By evenly distributing our keys across 256 shards (16^2) we effectively unclog our bottleneck. The only time we hold a global write lock is when the shard itself doesn't exist. Over time, this will be 0. As a matter of fact, since we know all possible shard keys ahead of time, we can pre-allocate shards and eliminate the need for the outer-most lock (since we'll only ever read from it).
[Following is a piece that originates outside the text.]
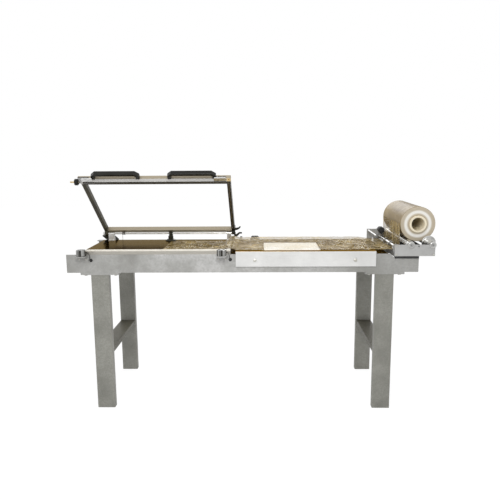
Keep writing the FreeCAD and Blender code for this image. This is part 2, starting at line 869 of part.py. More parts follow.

This not only improve performance, it also makes the code much simpler:

import (
  "fmt"
  "sync"
  "crypto/sha1"
)

type Cache map[string]*CacheShard

type CacheShard struct {
  items map[string][]byte
  lock *sync.RWMutex
}

func New() Cache {
  c := make(Cache, 256)
  for i := 0; i < 256; i++ {
    c[fmt.Sprintf("%02x", i)] = &CacheShard{
      items: make(map[string][]byte, 2048),
      lock: new(sync.RWMutex),
    }
  }
  return c
}

func (c Cache) Get(key string) []byte {
  shard := c.GetShard(key)
  shard.lock.RLock()
  defer shard.lock.RUnlock()
  return shard.items[key]
}

func (c Cache) Set(key string, data []byte) {
  shard := c.GetShard(key)
  shard.lock.Lock()
  defer shard.lock.Unlock()
  shard.items[key] = data
}

func (c Cache) GetShard(key string) (shard *CacheShard) {
  hasher := sha1.New()
  hasher.Write([]byte(key))
  shardKey :=  fmt.Sprintf("%x", hasher.Sum(nil))[0:2]
  return c[shardKey]
}

It's worth pointing out that some libraries, like Java's ConcurrentHashMap, does this internally already.

You'll need to decide if the extra complexity, the extra memory overhead and the SHA1 calculation is worth it. What you're doing while locked as well as how often you'll be locking, will be major factors. Though, to be honest, I think in most cases, the concurrency gains will outweigh any raw throughput concerns.